5. Addiction is a Social Construct
These five steps to legalizing cannabis sound great if you’re a cannabis consumer, grower, dispensary owner, extraction crew, or some other cannabis-related industry player.
But what about the common folk? Aren’t drugs bad, mmmkay, and that’s why the government regulates them?
Public health would have you believe traditional treatment approaches, such as 12-step programs and rehabilitation centres, are necessary because individuals grow powerless over their drug habits.
(Interestingly, if you replace “drug” with “food,” you instantly go from helping the addicted to fat-shaming and contributing to “diet culture,” which “intersects” with racism and white supremacy).
So the social downsides to addiction are why we don’t liberalize the drug economy. But where is this overwhelming evidence that addiction is a disease that must be managed by “experts?”
Why not empower individuals with the necessary knowledge and tools to make positive life changes?
Maybe addiction is not a disease.
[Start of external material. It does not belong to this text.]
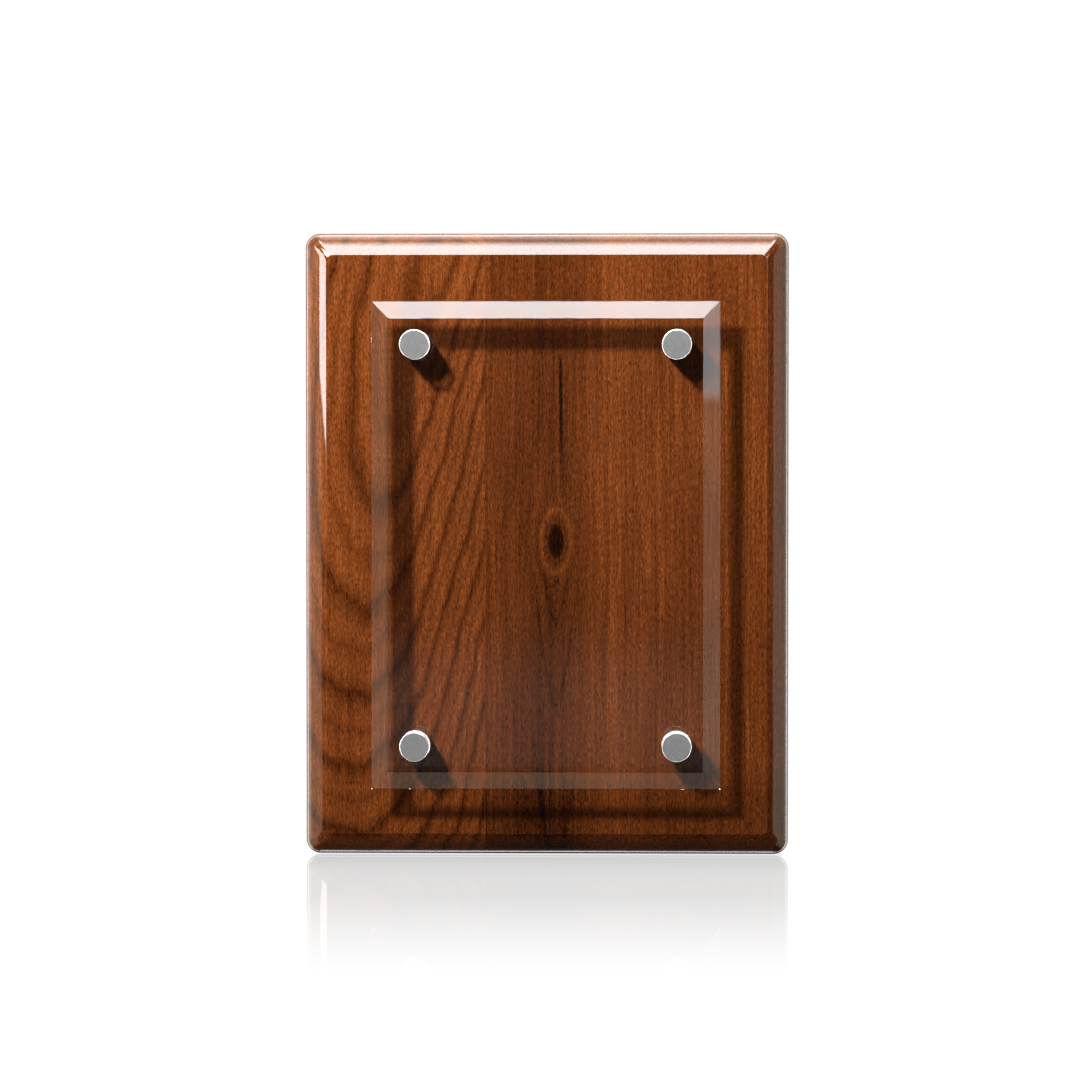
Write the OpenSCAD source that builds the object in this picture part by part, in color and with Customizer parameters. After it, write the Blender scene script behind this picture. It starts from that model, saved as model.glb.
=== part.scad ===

Perhaps it’s a choice individuals make to engage in certain behaviours. People who struggle with bad habits can change their behaviour and overcome dependency through self-discovery and personal growth.
Realizing this truth is a crucial step in legalizing cannabis. For the conversation about cannabis’ alleged “harms” becomes nonsensical once you throw out the “brain-disease” theory of habit formation.
Five Steps to Legalizing Cannabis – According to the State
But we can’t have that. Disempowering individuals and disrupting customary traditions are what modern, Western governments are all about. The five steps to legalizing cannabis, according to them, must reiterate the belief that without government intervention, our entire civilization falls apart.
Cannabis legalization must reiterate the belief that addiction is a fundamental biological process that, once again, only government intervention can resolve.
And then, the final step in legalizing cannabis, according to democratic governments, is taxation. Because the only way to “resolve” the issues created by the drug war is to continue the drug war under a different name and with different tactics.